* Task to complete:
Find every line with the string "bodies" in it, count them, and reply with that count only.

* Information supplied:
######

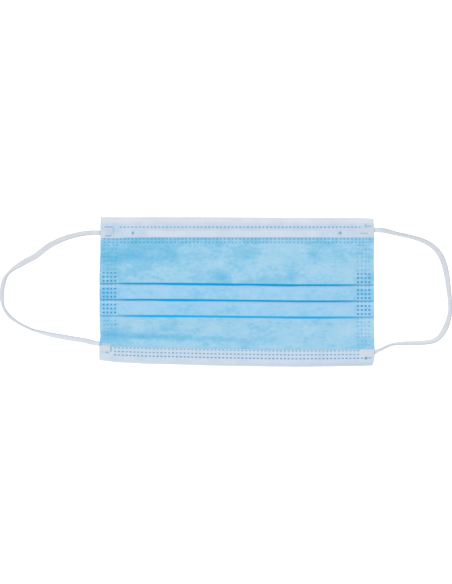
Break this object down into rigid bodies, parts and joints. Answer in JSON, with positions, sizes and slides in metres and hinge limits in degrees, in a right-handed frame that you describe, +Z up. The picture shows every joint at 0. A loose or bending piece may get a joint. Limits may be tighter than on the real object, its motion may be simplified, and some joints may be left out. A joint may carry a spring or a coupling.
{
  "type": "surgical face mask",
  "caption": "Flat pleated surgical face mask with white hems, a nose wire and elastic ear loops, lying front side up.",
  "frame": {"origin": "middle of the mask's footprint on the surface it lies on, ear loops not counted", "axes": "+X across the face towards the wearer's left ear side of the lying mask, +Y from the chin hem to the nose hem, +Z up out of the blue front"},
  "size_m": [0.2895, 0.096, 0.0053],
  "materials": {
    "outer_cloth": "matt light blue spunbond non-woven cloth with welded dots",
    "inner_cloth": "matt white spunbond non-woven cloth",
    "nose_wire": "white plastic coated wire",
    "elastic": "soft knitted off-white elastic"
  },
  "bodies": {
    "root": {"pleated_panel": "outer_cloth", "top_hem": "inner_cloth", "bottom_hem": "inner_cloth", "nose_wire": "nose_wire", "loop_end_top_left": "elastic", "loop_end_bottom_left": "elastic", "loop_end_top_right": "elastic", "loop_end_bottom_right": "elastic", "ear_loop_left": "elastic", "ear_loop_right": "elastic"}
  },
  "joints": []
}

######

* Finished answer:
2